Repeat only the lines from the one holding "List this object's" down to the last line of the listing below, including both of those lines.

• **Entries with parts and joints**
>>

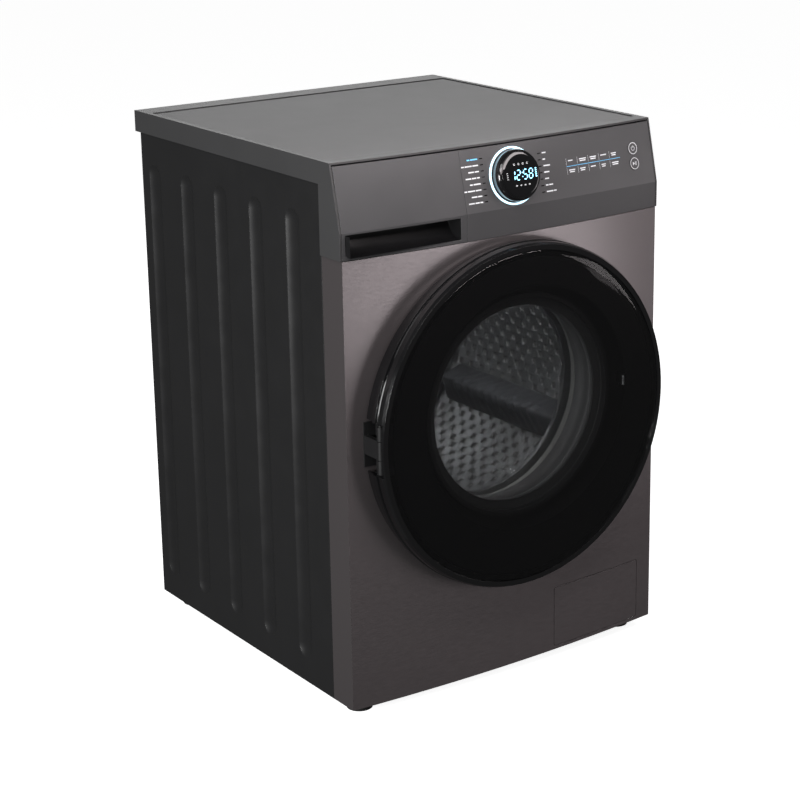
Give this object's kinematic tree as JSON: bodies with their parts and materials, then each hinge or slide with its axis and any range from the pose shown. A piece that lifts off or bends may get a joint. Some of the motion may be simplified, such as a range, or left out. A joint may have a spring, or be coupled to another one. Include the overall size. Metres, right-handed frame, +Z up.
{
  "type": "front load washing machine",
  "caption": "Free-standing front load washing machine with a bowed steel front, a round smoked-glass door, a detergent drawer, a knob with a display, and a sprung tub with a belt-driven drum.",
  "frame": {"origin": "on the floor, under the middle of the machine's bounding box", "axes": "+X to the right as seen from the front, +Y to the back, +Z up"},
  "size_m": [0.595, 0.664, 0.85],
  "materials": {
    "side_steel": "satin charcoal enamel on sheet steel",
    "front_steel": "brushed dark titanium finish on sheet steel",
    "zinc_steel": "zinc-coated steel",
    "black_steel": "black powder coat on steel",
    "stainless": "polished stainless steel",
    "cast_alloy": "as cast",
    "lid_plastic": "fine-grained dark grey plastic",
    "lid_board": "grey melamine laminate",
    "fascia_plastic": "satin painted dark grey plastic",
    "black_gloss": "high-gloss black plastic",
    "black_plastic": "moulded black plastic",
    "light_ring": "lit translucent ring",
    "display_glass": "dark display lens",
    "door_glass": "smoked glass",
    "bowl_glass": "clear pressed glass",
    "gasket_rubber": "grey EPDM rubber",
    "black_rubber": "black rubber",
    "tray_plastic": "blue-grey moulded plastic",
    "cap_plastic": "blue moulded plastic",
    "housing_plastic": "dark moulded plastic",
    "white_plastic": "white moulded plastic",
    "tub_plastic": "filled polypropylene",
    "lifter_plastic": "grey moulded plastic",
    "filter_plastic": "dark grey moulded plastic",
    "concrete": "cast concrete",
    "circuit_board": "green circuit board",
    "spring_steel": "oil-tempered spring wire"
  },
  "bodies": {
    "cabinet": {"left_side_panel": "side_steel", "right_side_panel": "side_steel", "front_panel": "front_steel", "rear_panel": "side_steel", "rear_cover": "side_steel", "base_tray": "black_plastic", "front_brace": "zinc_steel", "spring_hangers": "zinc_steel", "lid_frame": "lid_plastic", "lid_panel": "lid_board", "control_panel": "fascia_plastic", "control_board": "circuit_board", "knob_light_ring": "light_ring", "display_post": "black_plastic", "display_lens": "display_glass", "dispenser_housing": "housing_plastic", "inlet_valve": "white_plastic", "pressure_switch": "white_plastic", "cable_gland": "black_plastic", "drain_grommet": "black_rubber", "hinge_bracket": "black_steel", "hinge_pin": "black_steel", "door_lock": "white_plastic", "drain_pump": "white_plastic", "damper_cylinders": "black_plastic", "levelling_feet": "black_rubber", "panel_screws": "zinc_steel"},
    "drawer": {"drawer_front": "fascia_plastic", "drawer_tray": "tray_plastic", "siphon_cap": "cap_plastic"},
    "knob": {"knob": "black_gloss"},
    "power_button": {"power_button": "fascia_plastic"},
    "start_button": {"start_button": "fascia_plastic"},
    "door": {"door_frame": "black_gloss", "door_glass": "door_glass", "door_inner_frame": "black_plastic", "door_bowl": "bowl_glass", "hinge_leaf": "black_steel"},
    "latch": {"latch_hook": "stainless"},
    "service_flap": {"service_flap": "front_steel"},
    "pump_filter": {"pump_filter": "filter_plastic"},
    "tub": {"tub_front": "tub_plastic", "tub_rear": "tub_plastic", "counterweights": "concrete", "heater": "stainless", "drum_bearings": "zinc_steel", "shaft_seal": "black_rubber", "drive_belt": "black_rubber", "drive_motor": "cast_alloy", "door_gasket": "gasket_rubber", "gasket_clamp": "stainless", "damper_rods": "zinc_steel", "dispenser_hose": "black_rubber", "sump_hose": "black_rubber", "suspension_springs": "spring_steel"},
    "drum": {"drum": "stainless", "drum_lifters": "lifter_plastic", "drum_spider": "cast_alloy", "drum_pulley": "cast_alloy"},
    "motor_rotor": {"motor_pulley": "zinc_steel"}
  },
  "joints": [
    {"name": "door_hinge", "type": "hinge", "parent": "cabinet", "child": "door", "pos_m": [-0.262, -0.309, 0.435], "axis": [0, 0, -1], "range_deg": [0, 125]},
    {"name": "latch_pivot", "type": "hinge", "parent": "door", "child": "latch", "pos_m": [0.21, -0.296, 0.45], "axis": [0, 0, 1], "range_deg": [0, 5], "stiffness_Nm_per_rad": 0.5, "springref_deg": -2.86},
    {"name": "drawer_slide", "type": "slide", "parent": "cabinet", "child": "drawer", "axis": [0, -1, 0], "range_m": [0, 0.19]},
    {"name": "knob_turn", "type": "hinge", "parent": "cabinet", "child": "knob", "pos_m": [0.009, -0.27178, 0.798], "axis": [0, -0.9752, 0.2212], "continuous": true},
    {"name": "power_press", "type": "slide", "parent": "cabinet", "child": "power_button", "axis": [-0.0779, 0.9721, -0.2212], "range_m": [0, 0.0008], "stiffness_N_per_m": 2000, "springref_m": -0.0005},
    {"name": "start_press", "type": "slide", "parent": "cabinet", "child": "start_button", "axis": [-0.0779, 0.9721, -0.2212], "range_m": [0, 0.0008], "stiffness_N_per_m": 2000, "springref_m": -0.0005},
    {"name": "flap_hinge", "type": "hinge", "parent": "cabinet", "child": "service_flap", "pos_m": [0.257, -0.26756, 0.074], "axis": [0, 0, 1], "range_deg": [0, 100]},
    {"name": "filter_turn", "type": "hinge", "parent": "cabinet", "child": "pump_filter", "pos_m": [0.1735, -0.26, 0.074], "axis": [0, -1, 0], "range_deg": [0, 180]},
    {"name": "tub_suspension", "type": "slide", "parent": "cabinet", "child": "tub", "axis": [0, 0, 1], "range_m": [-0.008, 0.008], "stiffness_N_per_m": 14000, "springref_m": 0.02017, "deforming": ["suspension_springs", "dispenser_hose", "sump_hose", "door_gasket"]},
    {"name": "drum_spin", "type": "hinge", "parent": "tub", "child": "drum", "pos_m": [0, 0, 0.45], "axis": [0, 1, 0], "continuous": true},
    {"name": "motor_spin", "type": "hinge", "parent": "tub", "child": "motor_rotor", "pos_m": [-0.07, 0.17, 0.112], "axis": [0, 1, 0], "continuous": true}
  ],
  "couplings": [
    {"joint": "motor_spin", "follows": "drum_spin", "ratio": 11.154}
  ]
}
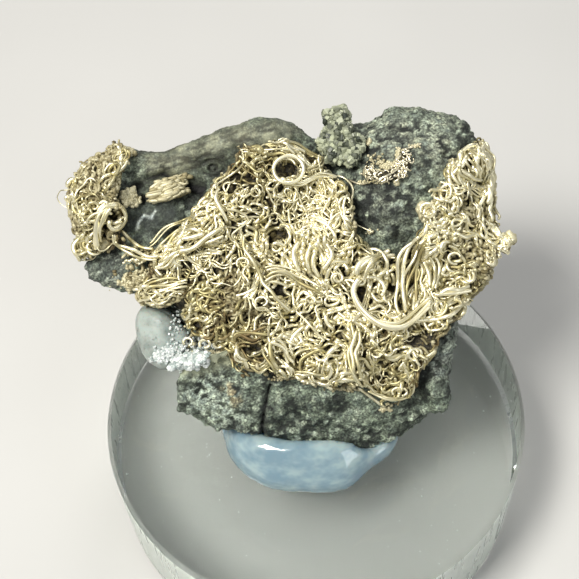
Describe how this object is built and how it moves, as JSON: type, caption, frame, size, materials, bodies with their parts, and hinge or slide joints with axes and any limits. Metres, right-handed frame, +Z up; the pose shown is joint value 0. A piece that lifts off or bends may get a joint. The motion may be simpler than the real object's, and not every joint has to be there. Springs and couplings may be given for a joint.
{
  "type": "native silver mineral specimen",
  "caption": "Curly native wire silver matted over dark matrix rock, fixed by milky clear glue to a round clear acrylic display base that stands on its flat underside.",
  "frame": {"origin": "centre of the acrylic base's flat underside", "axes": "+Z up through the base, -Y towards the silver face that the viewer sees, +X to the viewer's right"},
  "size_m": [0.0524, 0.0508, 0.0424],
  "materials": {
    "clear_acrylic": "polished clear acrylic with a rougher sawn edge",
    "milky_glue": "milky translucent hot glue, glossy",
    "dark_matrix": "rough dark grey-green granular rock",
    "native_silver": "pale gold toned bright silver wire with brown tarnish",
    "grey_crystal": "grey-green blocky crystals",
    "grey_calcite": "smooth pale grey",
    "white_crystal": "bright white sparkling crystal crust"
  },
  "bodies": {
    "root": {"acrylic_base": "clear_acrylic", "glue_blob": "milky_glue", "matrix_rock": "dark_matrix", "wire_silver": "native_silver", "dome_silver": "native_silver", "crystal_knob": "grey_crystal", "calcite_lump": "grey_calcite", "white_druse": "white_crystal"}
  },
  "joints": []
}
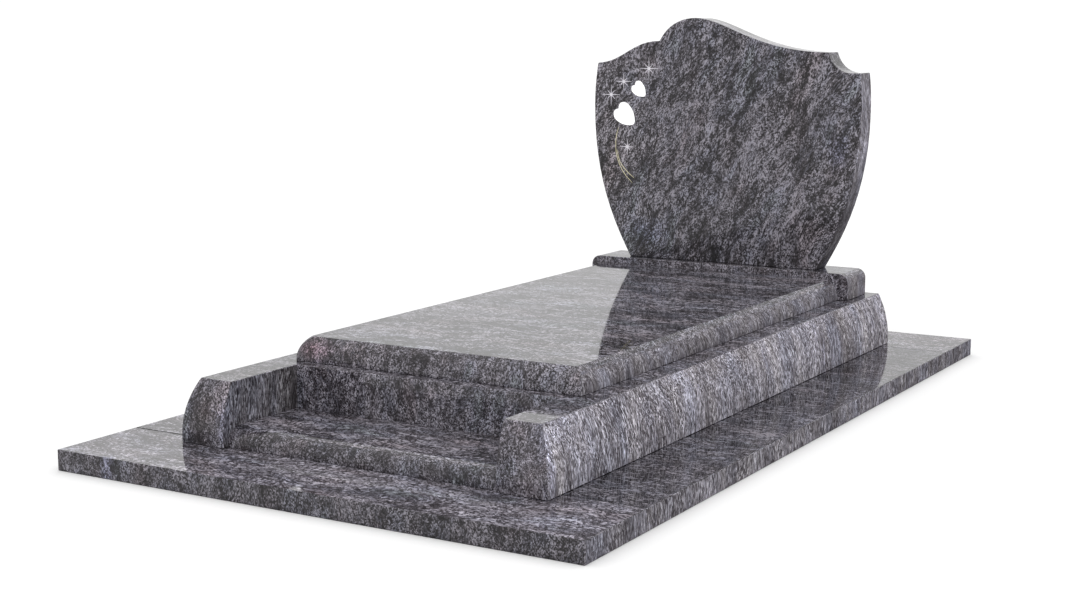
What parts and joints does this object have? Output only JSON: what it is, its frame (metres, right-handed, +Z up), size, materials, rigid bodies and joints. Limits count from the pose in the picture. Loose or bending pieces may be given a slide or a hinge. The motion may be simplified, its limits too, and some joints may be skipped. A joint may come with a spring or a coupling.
{
  "type": "grave monument",
  "caption": "Polished granite grave monument: slab frame, bellied kerbs, low front step, ledger with rounded edges and a curved headstone on a base.",
  "frame": {"origin": "centre of the ground frame's underside", "axes": "+X across the grave to the right seen from the foot, +Y from the foot to the headstone, +Z up"},
  "size_m": [1.4, 2.46, 1.0379],
  "materials": {
    "base_slab_granite": "polished grey-violet granite with fine dark and light flecks",
    "kerb_granite": "polished grey-violet granite with fine dark and light flecks",
    "beam_granite": "polished grey-violet granite",
    "step_granite": "polished grey-violet granite",
    "ledger_granite": "polished grey-violet granite, mirror finish on top",
    "headstone_base_granite": "polished grey-violet granite",
    "headstone_granite": "polished grey-violet granite with white and gilt carved ornament"
  },
  "bodies": {
    "root": {"front_base_slab": "base_slab_granite", "left_base_slab": "base_slab_granite", "right_base_slab": "base_slab_granite", "rear_base_slab": "base_slab_granite", "left_kerb": "kerb_granite", "right_kerb": "kerb_granite", "front_step": "step_granite", "front_beam": "beam_granite", "rear_beam": "beam_granite", "ledger": "ledger_granite", "headstone_base": "headstone_base_granite", "headstone": "headstone_granite"}
  },
  "joints": []
}
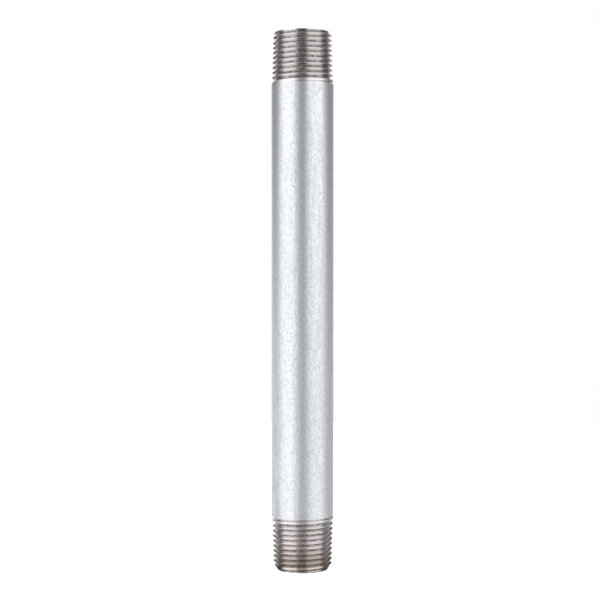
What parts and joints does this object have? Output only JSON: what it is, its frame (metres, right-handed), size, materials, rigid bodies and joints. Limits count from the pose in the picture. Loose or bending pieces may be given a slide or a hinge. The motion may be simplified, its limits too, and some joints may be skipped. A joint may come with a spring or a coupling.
{
  "type": "threaded pipe nipple",
  "caption": "Straight galvanised steel pipe nipple with a plain round body, male taper pipe threads on both ends and a through bore.",
  "frame": {"origin": "centre of the lower end face, on the pipe's axis", "axes": "+Z along the pipe's axis towards the upper end; X and Y across the pipe, with the mid-point of the body's front at -Y"},
  "size_m": [0.0176, 0.0176, 0.1524],
  "materials": {
    "cut_steel": "bare low-carbon steel, die cut, light film of thread oil",
    "hot_dip_zinc": "hot-dip zinc, wiped smooth, faint lengthwise streaks",
    "bore_zinc": "hot-dip zinc, blown out, dull and slightly uneven"
  },
  "bodies": {
    "root": {"pipe_wall": "cut_steel", "zinc_coat_outside": "hot_dip_zinc", "zinc_coat_bore": "bore_zinc"}
  },
  "joints": []
}
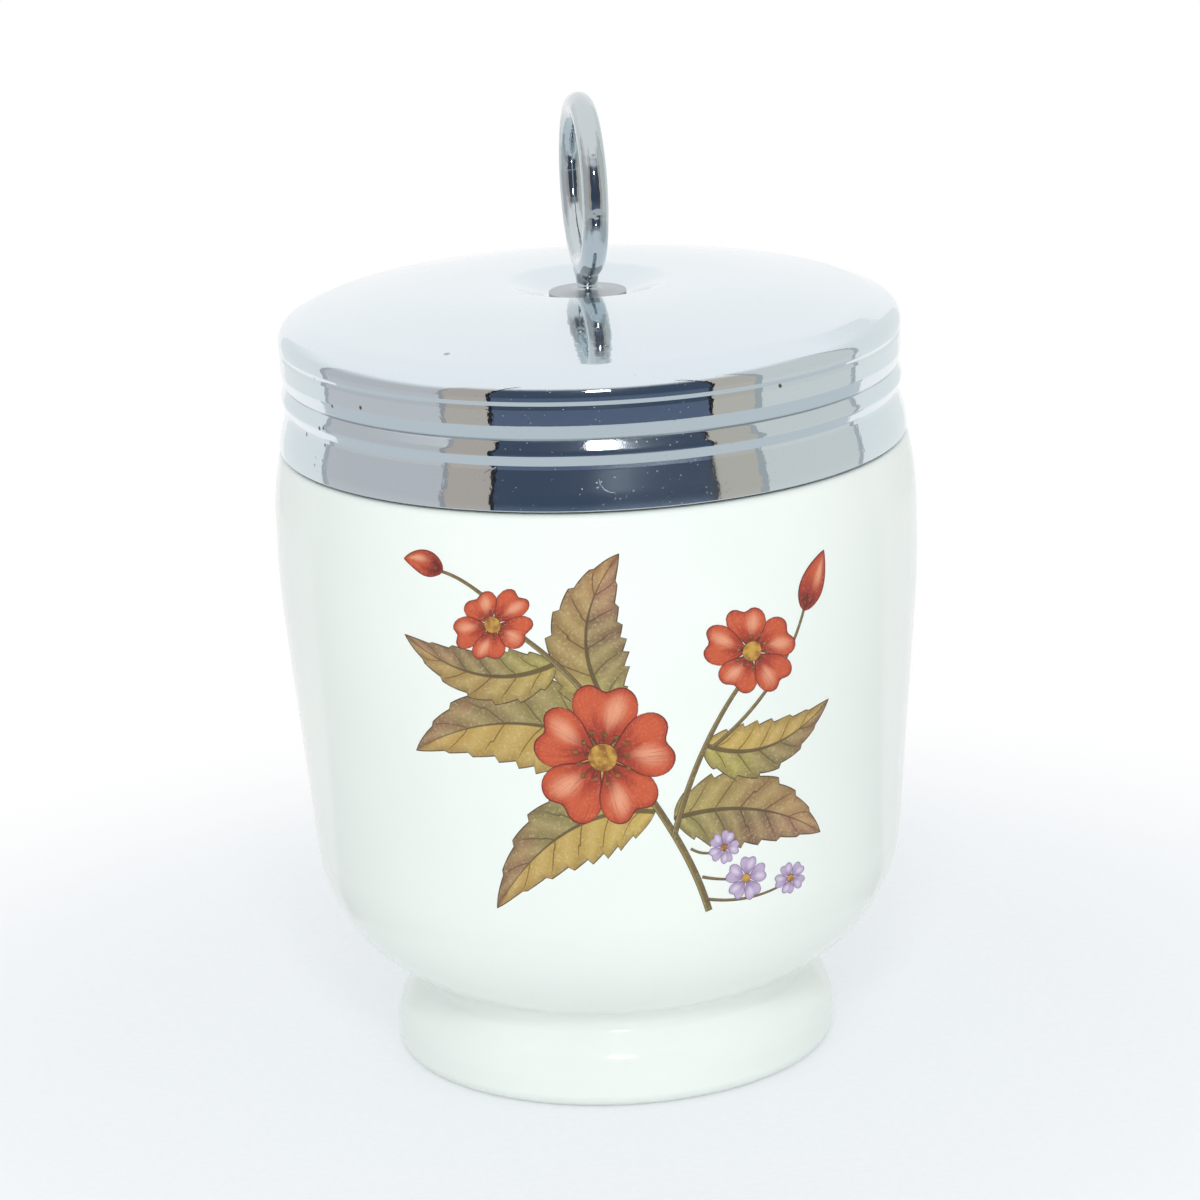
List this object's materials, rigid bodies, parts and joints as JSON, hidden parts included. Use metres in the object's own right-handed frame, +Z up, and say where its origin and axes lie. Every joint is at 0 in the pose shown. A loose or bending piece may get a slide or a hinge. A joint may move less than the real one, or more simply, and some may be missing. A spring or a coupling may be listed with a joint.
{
  "type": "egg coddler",
  "caption": "Egg coddler: a footed porcelain cup with a moulded screw neck, and a pressed chromed lid that unscrews and lifts off by its ring.",
  "frame": {"origin": "centre of the foot ring's flat base", "axes": "+Z up along the cup's axis and through the lifting ring, -Y the decorated front, the ring standing in the YZ plane"},
  "size_m": [0.07, 0.07, 0.1065],
  "materials": {
    "porcelain": "glossy glaze, white, with a printed floral spray",
    "chromed_shell": "polished chromium plate with fine pits",
    "band_metal": "plain pressed steel, satin",
    "chromed_ring": "polished chromium plate",
    "washer_metal": "plain steel, satin"
  },
  "bodies": {
    "cup": {"porcelain_cup": "porcelain"},
    "lid_hub": {"backing_washer": "washer_metal"},
    "lid": {"lid_shell": "chromed_shell", "screw_band": "band_metal", "lift_ring": "chromed_ring"}
  },
  "joints": [
    {"name": "lid_rise", "type": "slide", "parent": "cup", "child": "lid_hub", "axis": [0, 0, 1], "range_m": [0, 0.01501]},
    {"name": "lid_turn", "type": "hinge", "parent": "lid_hub", "child": "lid", "pos_m": [0, 0, 0.0693], "axis": [0, 0, 1], "range_deg": [0, 1080]}
  ],
  "couplings": [
    {"joint": "lid_rise", "follows": "lid_turn", "m_per_rad": 0.00079577}
  ]
}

<<

• **Task result**
List this object's materials, rigid bodies, parts and joints as JSON, hidden parts included. Use metres in the object's own right-handed frame, +Z up, and say where its origin and axes lie. Every joint is at 0 in the pose shown. A loose or bending piece may get a slide or a hinge. A joint may move less than the real one, or more simply, and some may be missing. A spring or a coupling may be listed with a joint.
{
  "type": "egg coddler",
  "caption": "Egg coddler: a footed porcelain cup with a moulded screw neck, and a pressed chromed lid that unscrews and lifts off by its ring.",
  "frame": {"origin": "centre of the foot ring's flat base", "axes": "+Z up along the cup's axis and through the lifting ring, -Y the decorated front, the ring standing in the YZ plane"},
  "size_m": [0.07, 0.07, 0.1065],
  "materials": {
    "porcelain": "glossy glaze, white, with a printed floral spray",
    "chromed_shell": "polished chromium plate with fine pits",
    "band_metal": "plain pressed steel, satin",
    "chromed_ring": "polished chromium plate",
    "washer_metal": "plain steel, satin"
  },
  "bodies": {
    "cup": {"porcelain_cup": "porcelain"},
    "lid_hub": {"backing_washer": "washer_metal"},
    "lid": {"lid_shell": "chromed_shell", "screw_band": "band_metal", "lift_ring": "chromed_ring"}
  },
  "joints": [
    {"name": "lid_rise", "type": "slide", "parent": "cup", "child": "lid_hub", "axis": [0, 0, 1], "range_m": [0, 0.01501]},
    {"name": "lid_turn", "type": "hinge", "parent": "lid_hub", "child": "lid", "pos_m": [0, 0, 0.0693], "axis": [0, 0, 1], "range_deg": [0, 1080]}
  ],
  "couplings": [
    {"joint": "lid_rise", "follows": "lid_turn", "m_per_rad": 0.00079577}
  ]
}